A Framework for the Conversation
Start with concern, not criticism
The opening sets the tone for everything that follows. "I've noticed you're vaping more, and I'm worried about you" lands completely differently than "You vape way too much." One is about your care for them. The other is a judgment. People can hear the difference in a millisecond.
Use "I" statements, not "you" accusations
"I've noticed you seem stressed after not vaping for a bit" puts you on the same team as them. "You always need your vape to calm down" creates an adversary. The shift in language is subtle but the emotional difference is huge.
Ask more than you tell
Ask genuine questions. "How are you feeling about the vaping?" "What do you think about cutting back?" "What would help you if you wanted to quit?" Questions invite them to think instead of just defend. When people arrive at their own conclusions, they own them. When you force conclusions onto them, they resist.
Listen more than you speak
This might be the hardest part. You want to fix it. You want to convince them. But real change happens when they feel truly heard first. Listen to what they say about why they vape. Listen to what they're struggling with. The addiction is usually trying to solve something else—stress, anxiety, boredom, loneliness. Address that underneath thing, and you're actually helping.
What They Actually Need to Hear
They don't need to hear that they're bad at quitting. They need to hear that you'll be there even when quitting is hard.
Here's what moves people: "I care about you. I can see this is hard. I'm not going anywhere, whether you quit tomorrow or it takes time." That's not permission to keep vaping. It's permission to be human and struggle without losing the people they love.
They need to hear that recovery isn't about willpower. Willpower is overrated. Recovery is about understanding what the addiction does for them and finding another way to meet that need. It's about building new patterns. It's about having support when things get hard.

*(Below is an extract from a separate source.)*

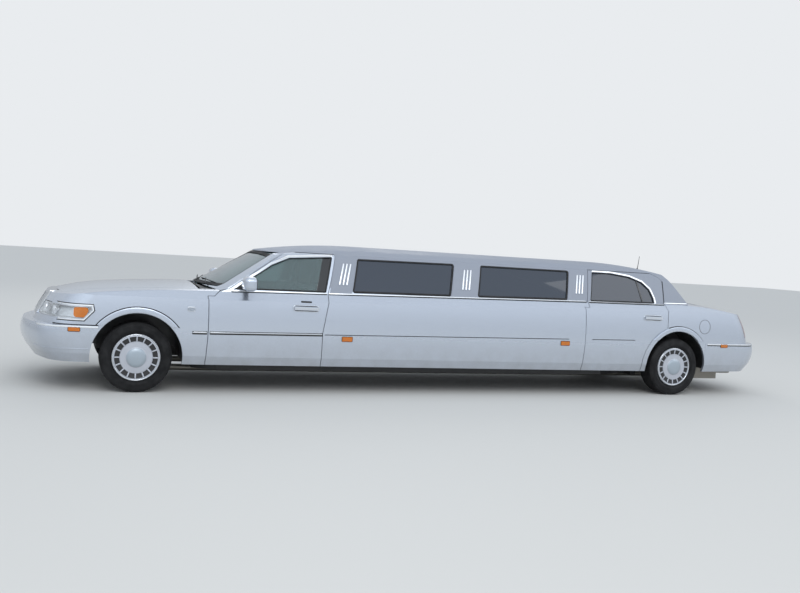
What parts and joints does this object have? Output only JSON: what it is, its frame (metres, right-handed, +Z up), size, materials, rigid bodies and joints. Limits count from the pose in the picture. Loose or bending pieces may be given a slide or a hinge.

They also need to know that recovery isn't linear. There will be relapses. There will be days where quitting feels impossible. That's not failure—that's the process. Every person who's quit something difficult has stumbled. Some have stumbled many times. The people who make it are the ones who had someone in their corner who didn't abandon them when things got messy.
When to Step Back
This is important: you cannot force recovery. You can plant seeds. You can express care. You can set boundaries if their addiction is directly harming you. But you cannot make them want to quit more than they want to keep vaping.
At some point, you might notice that your involvement is doing more harm than good. If every conversation turns into a conflict. If you're exhausted from trying. If they're leaning on your concern while resisting any actual change. That's the signal to step back.
Stepping back doesn't mean abandonment. It means releasing the expectation that you can fix this. It means letting them experience the natural consequences of their choices. Sometimes people need to hit a wall before they're ready to climb over it. Your job isn't to prevent that wall. Your job is to be there when they're ready to ask for help.
The Bigger Picture
I wrote a full framework for this in my book "Help Them Quit." It goes deeper into understanding addiction, recognizing your own patterns in the dynamic, and creating real support structures that actually help someone move toward change. The conversation is just the beginning.
What I can tell you now is this: the person you're trying to help is fighting a neurological battle that feels personal. Your job isn't to be their judge or their motivator. It's to be steady. To see the person underneath the addiction. To hold space for change without demanding it. To show them that their worth doesn't depend on quitting.
That's what breaks through. Not pressure. Not shame. Genuine care, delivered at the right time, with the right words, backed by consistent presence. It's harder than just telling them what to do. But it's the only thing that actually works.